Not a squeak when against all previous conventions, schoolteacher Bakar Baba was issued with a letter of termination of employment. Previous detainees in the public service had always retained their positions and continued to receive their salaries while under detention because they were considered political prisoners, not criminals.
He waited it out in total silence until the detainees had to call off their hunger strike under duress – having been put in solitary confinement and subjected to continuous harassment.
Perhaps he thought it was for his cousin Hishammuddin Hussein, who is after all the Home Minister, to handle the situation. He should have known better. The first time Hisham opened his mouth, he demonstrated his idiocy by claiming that the May hunger strike was an attempt to hijack the transformation programme.
Then, he also followed his Prime Minister cousin’s example and kept quiet for the first 11 days of the second hunger strike.
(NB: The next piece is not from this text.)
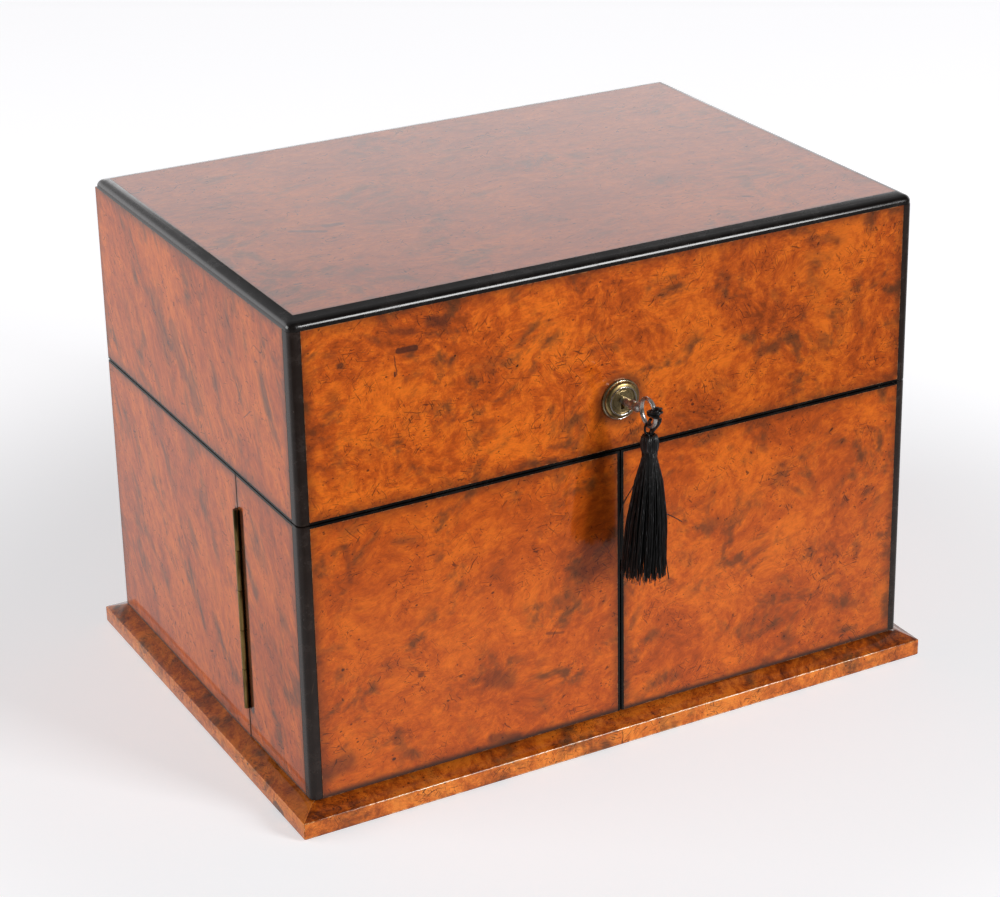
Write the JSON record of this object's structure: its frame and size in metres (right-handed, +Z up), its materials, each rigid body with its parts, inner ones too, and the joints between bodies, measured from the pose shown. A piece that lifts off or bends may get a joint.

When he broke his silence, it was only to tweet that he would provide all the clarifications the following week. But the clarifications never came.
Instead, he demonstrated his callousness with a tweet five days later to the effect that while the detainees’ choice might be a hunger strike, his was a lamb chop.
Is it not time the citizens exercise their choice and chop off these gangrenes from our body politic? Is it not time we strike where it hurts them most – at the ballot box – to reclaim the freedom and justice we hunger for?